Abstract

We study a linear quadratic Gaussian (LQG) control problem, in which a noisy observation of the system state is available to the controller. To lower the achievable LQG cost, we introduce an extra communication link from the system to the controller. We investigate the trade-off between the improved LQG cost and the consumed communication (information) resources that are measured with the conditional directed information. The objective is to minimize the directed information over all encoding-decoding policies subject to a constraint on the LQG cost. The main result is a semidefinite programming formulation for the optimization problem in the finite-horizion scenario where the dynamical system may have time-varying parameters. This result extends the seminal work by Tanaka et al., where the direct noisy measurement of the system state at the controller is assumed to be absent.
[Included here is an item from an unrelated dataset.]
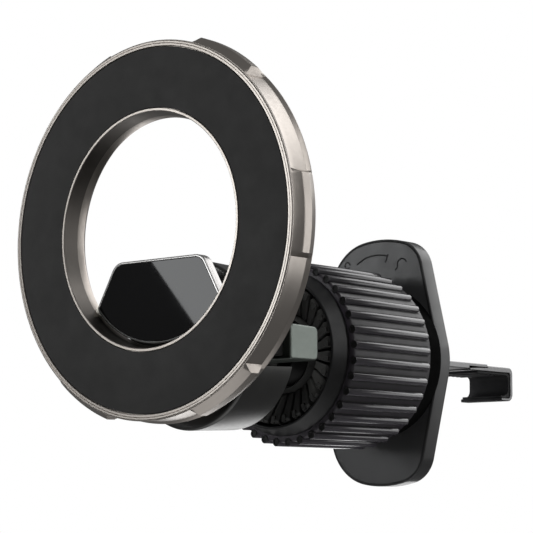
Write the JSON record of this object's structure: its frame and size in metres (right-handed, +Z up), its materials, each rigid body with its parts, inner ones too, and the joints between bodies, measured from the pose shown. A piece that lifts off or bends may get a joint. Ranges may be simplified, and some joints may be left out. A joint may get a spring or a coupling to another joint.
{
  "type": "car phone mount",
  "caption": "Magnetic ring head on a ball joint with a fluted tightening knob and a hook that clamps a car air vent's blade.",
  "frame": {"origin": "centre of the rear contact face that rests on the vent, on the knob's axis", "axes": "+Y to the rear, into the vent along the hook; +Z up; +X to the right seen from the front"},
  "size_m": [0.06, 0.0908, 0.0674],
  "materials": {
    "ring_metal": "satin nickel",
    "pad_rubber": "matte",
    "magnet": "nickel plated",
    "steel": "brushed",
    "cover_plastic": "fine texture",
    "bezel_metal": "satin",
    "panel_glass": "mirror gloss",
    "hub_metal": "dark satin",
    "yoke_metal": "grey green satin",
    "ball_steel": "dark satin",
    "pom": "moulded",
    "collet_plastic": "fine texture",
    "knob_plastic": "satin moulded",
    "brass": "turned",
    "plate_plastic": "satin moulded",
    "hook_metal": "satin",
    "boot_rubber": "matte"
  },
  "bodies": {
    "base": {"base_plate": "plate_plastic", "rear_pad": "boot_rubber", "housing": "collet_plastic", "housing_screws": "steel", "collet_ring": "collet_plastic", "disc_spring": "steel", "preload_plug": "brass", "retainer_ring": "steel", "thrust_washer": "pom"},
    "knob": {"knob_shell": "knob_plastic", "knob_lip": "knob_plastic", "knob_thread_sleeve": "brass"},
    "hook": {"traveller": "brass", "shank_pin": "steel", "hook_shank": "hook_metal", "hook_strip": "hook_metal", "hook_rivets": "steel", "hook_boot": "boot_rubber"},
    "ball_cup": {"ball_seat": "collet_plastic"},
    "ball_shell": {"ball_liner": "pom"},
    "head": {"ball_stem": "ball_steel", "stem_yoke": "yoke_metal", "yoke_cross_pin": "steel", "hub_shell": "hub_metal", "hub_rear_cap": "collet_plastic", "hub_screws": "steel", "neck_bracket": "hub_metal", "panel_bezel": "bezel_metal", "panel_glass": "panel_glass", "hinge_pin_left": "steel", "hinge_pin_right": "steel", "hinge_washers": "pom"},
    "ring": {"ring_frame": "ring_metal", "ring_pad": "pad_rubber", "ring_magnets": "magnet", "ring_shunt": "steel", "ring_back_cover": "cover_plastic", "ring_back_screws": "steel"}
  },
  "joints": [
    {"name": "knob_turn", "type": "hinge", "parent": "base", "child": "knob", "pos_m": [0, -0.0191, 0], "axis": [0, 1, 0], "range_deg": [-60, 360]},
    {"name": "hook_slide", "type": "slide", "parent": "base", "child": "hook", "axis": [0, 1, 0], "range_m": [-0.0061, 0.0011]},
    {"name": "ball_roll", "type": "hinge", "parent": "base", "child": "ball_cup", "pos_m": [0, -0.0251, 0], "axis": [0, 1, 0], "continuous": true},
    {"name": "ball_tilt", "type": "hinge", "parent": "ball_cup", "child": "ball_shell", "pos_m": [0, -0.0251, 0], "axis": [1, 0, 0], "range_deg": [-15, 15]},
    {"name": "ball_yaw", "type": "hinge", "parent": "ball_shell", "child": "head", "pos_m": [0, -0.0251, 0], "axis": [0, 0, 1], "range_deg": [-10, 10]},
    {"name": "ring_fold", "type": "hinge", "parent": "head", "child": "ring", "pos_m": [0, -0.05805, 0.0055], "axis": [1, 0, 0], "range_deg": [-30, 12]}
  ],
  "couplings": [
    {"joint": "hook_slide", "follows": "knob_turn", "m_per_rad": -0.00095493}
  ]
}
As part of our derivation to show the optimality of an encoder that transmits a Gaussian measurement of the state, we show that the presence of the noisy measurements at the encoder can not reduce the minimal directed information, extending a prior result of Kostina and Hassibi to the vector case. Finally, we show that the results in the finite-horizon case can be extended to the infinite-horizon scenario when assuming a time-invariant system, but possibly a time-varying policy. We show that the solution for this optimization problem can be realized by a time-invariant policy whose parameters can be computed explicitly from a finite-dimensional semidefinite program.